Are Fertility Monitors Accurate?
Fertility monitors are one of many tools that couples have used to help them time their attempts at conception. Fertility monitors, such as Clearblue, allow you to be able to track and identify when exactly it is that you are ovulating during your monthly cycle.
Fertility monitors look for something known as Luteinizing hormone, or LH for short. Luteinizing hormone is always present in a woman’s system. However, around 24 to 48 hours before you ovulate, your body will experience a surge in your LH levels. It is this surge of LH levels that actually triggers your ovaries to release an egg, and for you to ovulate. When you are ovulating is, obviously, the time of your cycle that you are most fertile, and when you are most likely to be able to conceive.
Fertility monitors are somewhere around 99% accurate when it comes to detecting this LH surge. If you are monitoring ovulation for several days, and there has been no LH surge, it is likely that you have not ovulated. If this is the case, you will probably want to use another fertility monitoring kit to watch for the time when you do ovulate.

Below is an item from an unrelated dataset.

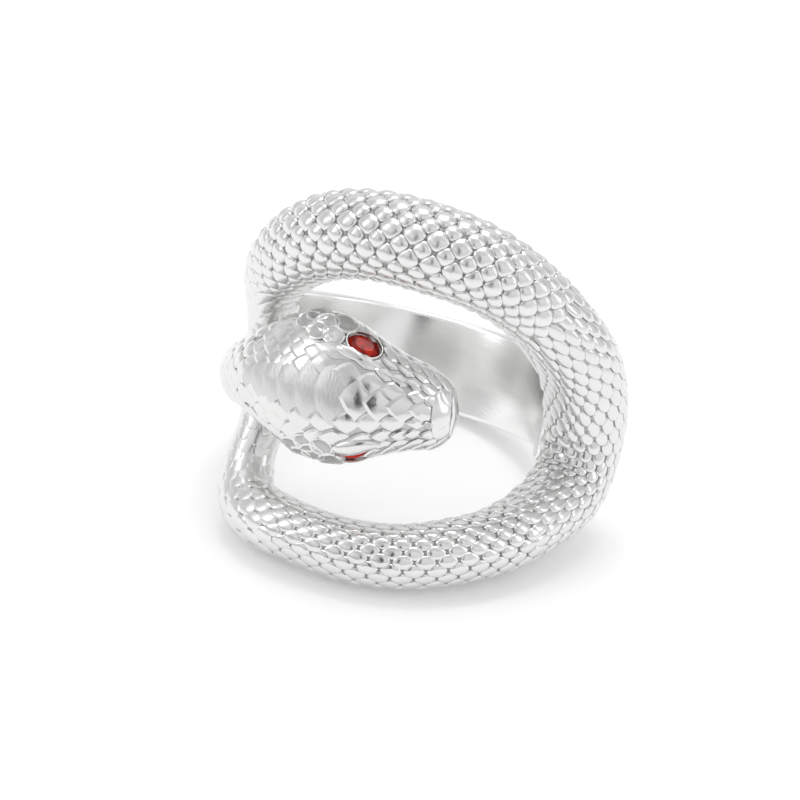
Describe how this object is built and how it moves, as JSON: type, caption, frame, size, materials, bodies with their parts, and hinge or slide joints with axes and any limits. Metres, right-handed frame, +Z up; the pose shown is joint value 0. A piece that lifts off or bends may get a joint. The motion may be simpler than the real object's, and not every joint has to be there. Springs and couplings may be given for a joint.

Once a fertility monitor detects the LH surge, the rest is up to you and your partner. The best time to try to conceive is the three days right after you get a positive test on a fertility monitor. However, just because you ovulate and because you try to conceive while you are ovulating does not guarantee that you will become pregnant. It can take some couples several months of trying to conceive using a fertility monitor before they are able to become pregnant.
There are several factors that can create an inaccurate fertility monitor result. If you are pregnant or have recently become pregnant, obviously, you will not be ovulating. The same is true if you have reached menopause. Some fertility medications, such as Clomid or Pergonal, can affect the results as well, and you should talk with your health care provider about timing your fertility monitor in relation to these medications.